The following code give me access to an element to determine a bucket directory name.
import org.apache.hadoop.fs.Path;
import org.apache.flink.streaming.connectors.fs.bucketing.Bucketer;
import org.apache.flink.streaming.connectors.fs.Clock;
import org.apache.hadoop.io.IntWritable;
import org.apache.hadoop.io.Text;
import org.apache.flink.api.java.tuple.Tuple2;
public class S3Bucketer implements Bucketer<String> {
private static final long serialVersionUID = 1L;
@Override
public Path getBucketPath(Clock clock, Path basePath, String element) {
// Now that we have access to element, we can
// generate a s3 filename path from it
String s3_filename_path = "";
return new Path(s3_filename_path);
}
}
> On 16 Aug 2017, at 16:06, Kostas Kloudas <k....@data-artisans.com> wrote:
>
> Hi Ant,
>
> I think you are implementing the wrong Bucketer.
> This seems to be the one for the RollingSink which is deprecated.
> Is this correct?
>
> You should implement the BucketingSink one, which is in the package:
>
> org.apache.flink.streaming.connectors.fs.bucketing
>
> That one requires the implementation of 1 method with signature:
>
> Path getBucketPath(Clock clock, Path basePath, T element);
>
> which from what I understand from you requirements gives you access
> to the element that you need.
>
> Cheers,
> Kostas
>
>> On Aug 16, 2017, at 3:31 PM, ant burton <ap...@gmail.com> wrote:
>>
>>
>> Thanks Kostas,
>>
>> I’m narrowing in on a solution:
>>
>> https://ci.apache.org/projects/flink/flink-docs-release-1.3/dev/connectors/filesystem_sink.html says "You can also specify a custom bucketer by using setBucketer() on a BucketingSink.
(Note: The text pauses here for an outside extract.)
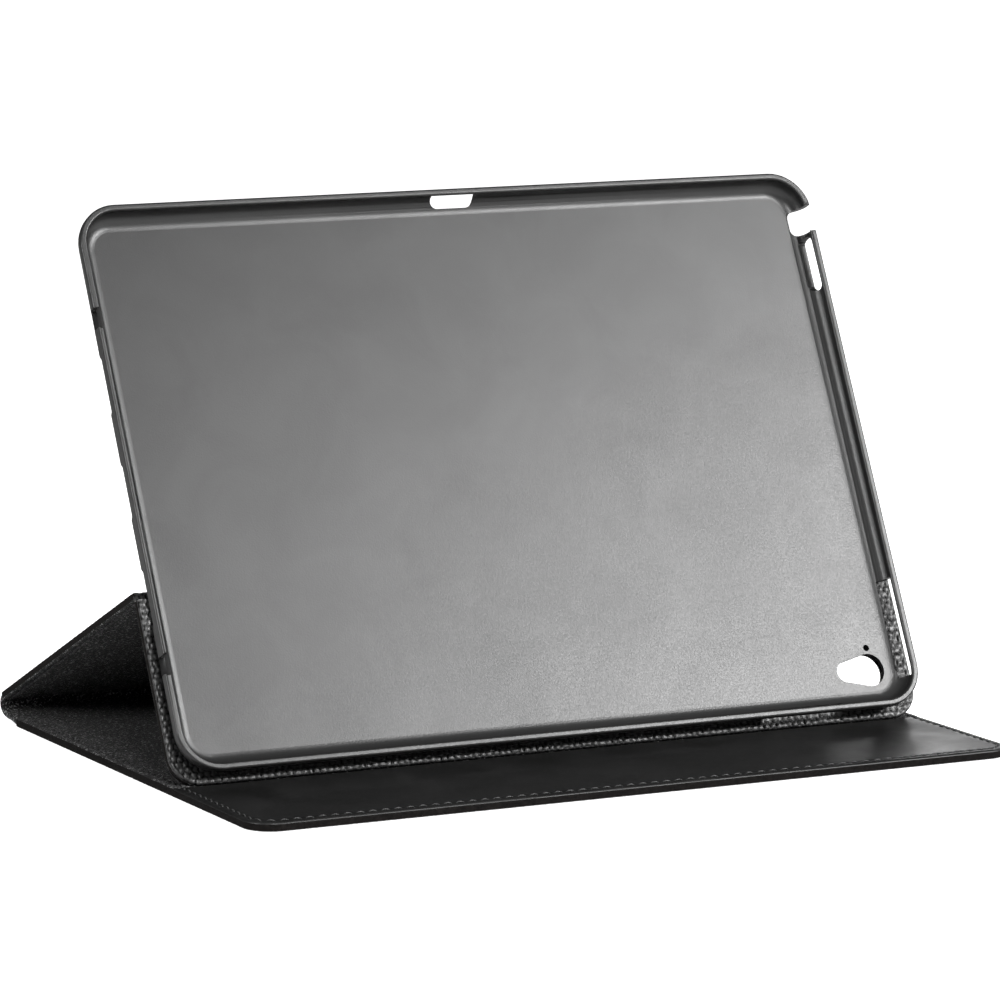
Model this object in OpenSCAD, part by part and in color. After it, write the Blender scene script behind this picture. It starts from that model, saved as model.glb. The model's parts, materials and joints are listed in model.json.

If desired, the bucketer can use a property of the element or tuple to determine the bucket directory.”
>>
>> BucketingSink<String> sink = new BucketingSink<String>("/base/path");
>> sink.setBucketer(new DateTimeBucketer<String>("yyyy-MM-dd--HHmm"));
>> Therefore I’ve created a skeleton class:
>>
>> public class S3Bucketer implements Bucketer {
>> private static final long serialVersionUID = 1L;
>>
>> private final String formatString;
>>
>> public S3Bucketer() {
>> }
>>
>> private void readObject(ObjectInputStream in) {
>> in.defaultReadObject();
>> }
>>
>> public boolean shouldStartNewBucket(Path basePath, Path currentBucketPath) {
>> return true;
>> }
>>
>> public Path getNextBucketPath(Path basePath) {
>> return new Path(basePath + “/some-path-that-I-need-create-from-the-stream");
>> }
>> }
>>
>> my question now is how do I access the data stream from within the S3Bucketer so that I can generate a filename based on the data with the data stream.
>>
>> Thanks,
>>
>>> On 16 Aug 2017, at 12:55, Kostas Kloudas <k....@data-artisans.com> wrote:
>>>
>>> In the second link for the BucketingSink, you can set your
>>> own Bucketer using the setBucketer method. You do not have to
>>> implement your own sink from scratch.
>>>
>>> Kostas
>>>
>>>> On Aug 16, 2017, at 1:39 PM, ant burton <ap...@gmail.com> wrote:
>>>>
>>>> or rather https://ci.apache.org/projects/flink/flink-docs-release-1.3/api/java/org/apache/flink/streaming/connectors/fs/bucketing/BucketingSink.html
>>>>
>>>>
>>>>> On 16 Aug 2017, at 12:24, Kostas Kloudas <k....@data-artisans.com> wrote:
>>>>>
>>>>> Hi Ant,
>>>>>
>>>>> I think you can do it by implementing your own Bucketer.
>>>>>
>>>>> Cheers,
>>>>> Kostas
>>>>>
>>>>> .
>>>>>> On Aug 16, 2017, at 1:09 PM, ant burton <ap...@gmail.com> wrote:
>>>>>>
>>>>>> Hello,
>>>>>>
>>>>>> Given
>>>>>>
>>>>>> // Set StreamExecutionEnvironment
>>>>>> final StreamExecutionEnvironment env = StreamExecutionEnvironment.getExecutionEnvironment();
>>>>>>
>>>>>> // Set checkpoints in ms
>>>>>> env.setStreamTimeCharacteristic(TimeCharacteristic.EventTime);
>>>>>>
>>>>>> // Add source (input stream)
>>>>>> DataStream<String> dataStream = StreamUtil.getDataStream(env, params);
>>>>>>
>>>>>> How can I construct the s3_filename from the content of the an event, it seems that whenever I attempt this I either have access to an event or access to .addSink but not both.
>>>>>>
>>>>>> dataStream.addSink(new BucketingSink<String>("s3a://flink/" + s3_filename));
>>>>>>
>>>>>>
>>>>>> Thanks,
>>>>>>
>>>>>>
>>>>>>
>>>>>>
>>>>>
>>>>
>>>
>>
>